**** Data block ****

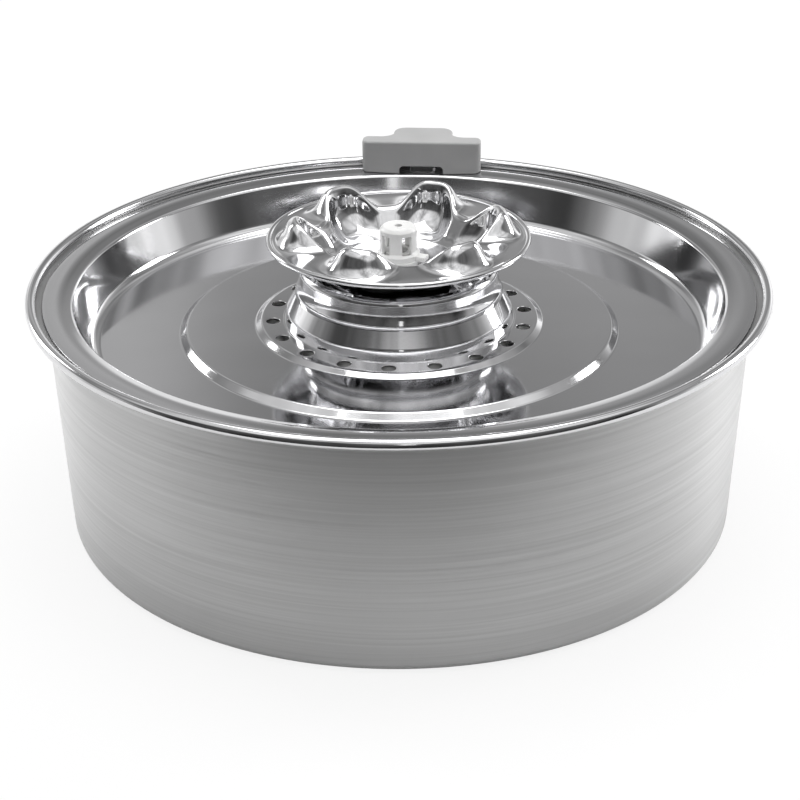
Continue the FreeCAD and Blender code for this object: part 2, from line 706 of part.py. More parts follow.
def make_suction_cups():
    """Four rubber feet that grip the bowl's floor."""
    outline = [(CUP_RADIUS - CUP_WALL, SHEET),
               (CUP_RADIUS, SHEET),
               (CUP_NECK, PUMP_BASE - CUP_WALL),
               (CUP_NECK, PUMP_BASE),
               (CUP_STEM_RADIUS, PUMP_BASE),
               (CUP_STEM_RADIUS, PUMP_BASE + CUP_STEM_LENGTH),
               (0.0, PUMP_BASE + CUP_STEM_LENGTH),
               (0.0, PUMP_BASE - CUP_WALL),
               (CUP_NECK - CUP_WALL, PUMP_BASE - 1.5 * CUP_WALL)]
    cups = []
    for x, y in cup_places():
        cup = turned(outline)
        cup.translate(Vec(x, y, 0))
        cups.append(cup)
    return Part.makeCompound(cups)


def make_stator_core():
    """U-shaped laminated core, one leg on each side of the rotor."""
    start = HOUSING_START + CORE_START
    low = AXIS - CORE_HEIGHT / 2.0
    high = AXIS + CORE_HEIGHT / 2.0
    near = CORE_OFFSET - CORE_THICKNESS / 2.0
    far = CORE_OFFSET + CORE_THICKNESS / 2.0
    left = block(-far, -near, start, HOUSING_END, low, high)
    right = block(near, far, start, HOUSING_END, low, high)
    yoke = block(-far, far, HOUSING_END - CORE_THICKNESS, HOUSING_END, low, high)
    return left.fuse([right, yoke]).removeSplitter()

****

Prompt: Write out the data again, exactly and in full.

Response below:
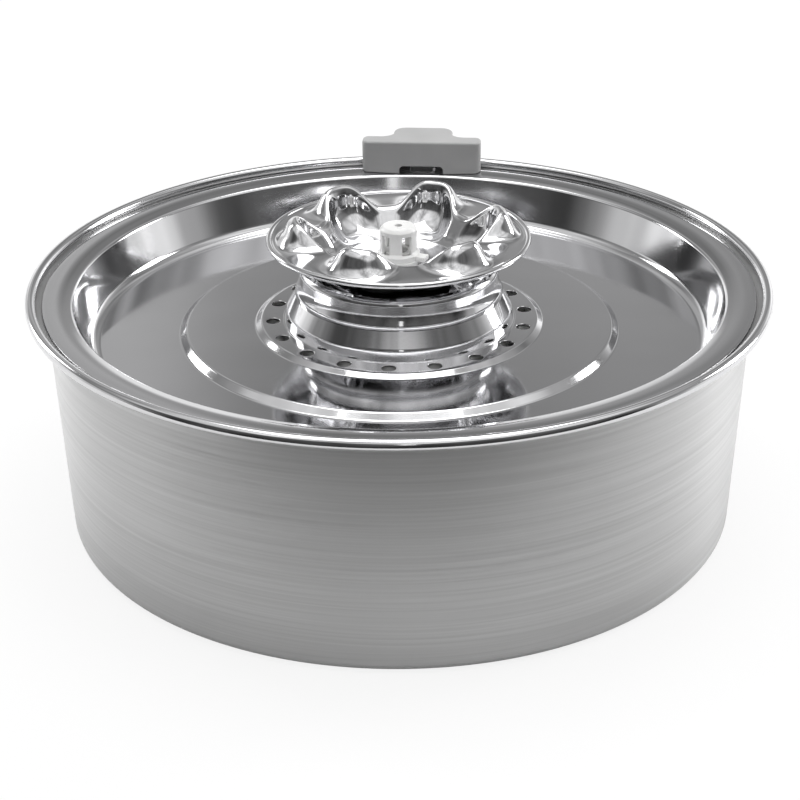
Continue the FreeCAD and Blender code for this object: part 2, from line 706 of part.py. More parts follow.
def make_suction_cups():
    """Four rubber feet that grip the bowl's floor."""
    outline = [(CUP_RADIUS - CUP_WALL, SHEET),
               (CUP_RADIUS, SHEET),
               (CUP_NECK, PUMP_BASE - CUP_WALL),
               (CUP_NECK, PUMP_BASE),
               (CUP_STEM_RADIUS, PUMP_BASE),
               (CUP_STEM_RADIUS, PUMP_BASE + CUP_STEM_LENGTH),
               (0.0, PUMP_BASE + CUP_STEM_LENGTH),
               (0.0, PUMP_BASE - CUP_WALL),
               (CUP_NECK - CUP_WALL, PUMP_BASE - 1.5 * CUP_WALL)]
    cups = []
    for x, y in cup_places():
        cup = turned(outline)
        cup.translate(Vec(x, y, 0))
        cups.append(cup)
    return Part.makeCompound(cups)


def make_stator_core():
    """U-shaped laminated core, one leg on each side of the rotor."""
    start = HOUSING_START + CORE_START
    low = AXIS - CORE_HEIGHT / 2.0
    high = AXIS + CORE_HEIGHT / 2.0
    near = CORE_OFFSET - CORE_THICKNESS / 2.0
    far = CORE_OFFSET + CORE_THICKNESS / 2.0
    left = block(-far, -near, start, HOUSING_END, low, high)
    right = block(near, far, start, HOUSING_END, low, high)
    yoke = block(-far, far, HOUSING_END - CORE_THICKNESS, HOUSING_END, low, high)
    return left.fuse([right, yoke]).removeSplitter()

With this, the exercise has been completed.